Alternative Energy Holdings CEO Don Gillispie resigned from the company, effective immediately on November 16, citing what he said were "ongoing health concerns." Gillispie said he would assist the company part-time as a consultant.
The AEHI Board of Directors voted unanimously to appoint Pete Honeysett, AEHI director of nuclear projects, as interim president.
Reporting on the shenanigans surrounding wannabe nuclear developer Alternate Energy Holdings, Inc. is usually a tale of two viewpoints.
Talk to officials with AEHI, and they tell you that they're moving forward with their plans to build a nuclear-power plant in Payette County by beginning what they call "an extensive environmental study" in preparation of their application to the U.S. Nuclear Regulatory Commission. Payette County commissioners agreed in February, overriding their own Planning and Zoning Commission to green light AEHI's plans.

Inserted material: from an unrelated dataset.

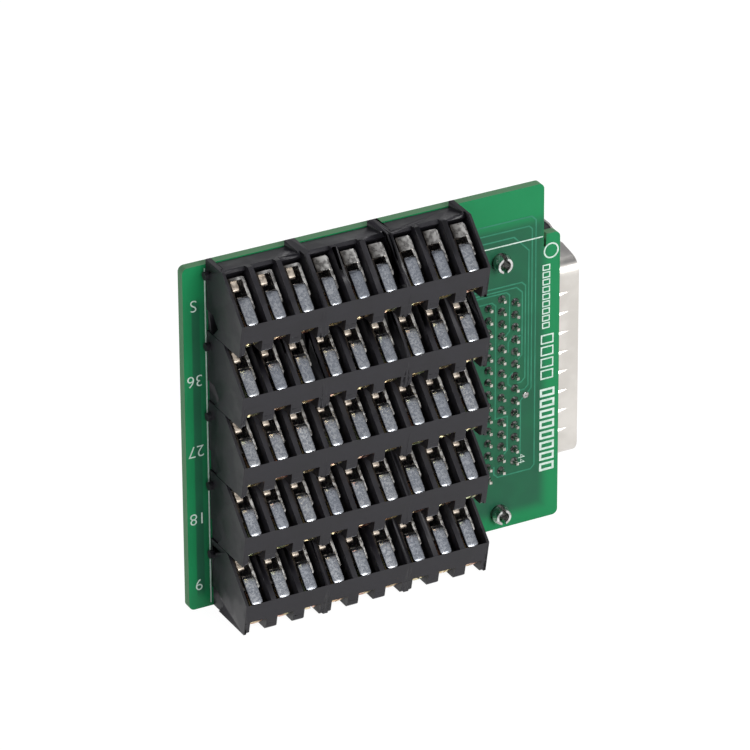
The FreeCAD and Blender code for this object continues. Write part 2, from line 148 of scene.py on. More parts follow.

But federal prosecutors have an entirely different view of AEHI, asking a federal judge to freeze AEHI's assets for the second time in less than two years, saying AEHI CEO Don Gillispie's "get rich quick" schemes were continuing.
In December 2010 the Securities and Exchange Commission alleged that Gillispie was "pumping and dumping," manipulating AEHI stock through false statements and allowing key management to sell shares at inflated prices. U.S. Judge Edward Lodge froze the assets but lifted the order in February 2011, warning Gillispie to provide detailed monthly documentation of AEHI expenditures.
But now, SEC investigators allege that Gillispie was sliding money around--as much as $2 million--"concealing the money from shareholders, the public, and the [SEC]."
AEHI spokesman Dan Hamilton told the Associated Press' John Miller that the SEC was trying to put the company out of business.
"There's no doubt, this court action has taken its toll on the company," Hamilton said.
Since July, share values of Alternate Energy Holding stock have hovered near 2 cents per share, a dramatic difference from when AEHI traded near 60 cents per share in December 2010, before the first SEC complaint against the company.
But AEHI is, if anything, persistent, announcing in October that it was now exploring the use of small modular reactors for its proposed nuclear power plant in Payette.
"This would not necessarily replace our plans to build a large-scale reactor on the proposed site," said the company in an announcement to its investors. "But there may be an opportunity to build one or more years in advance of the larger reactor."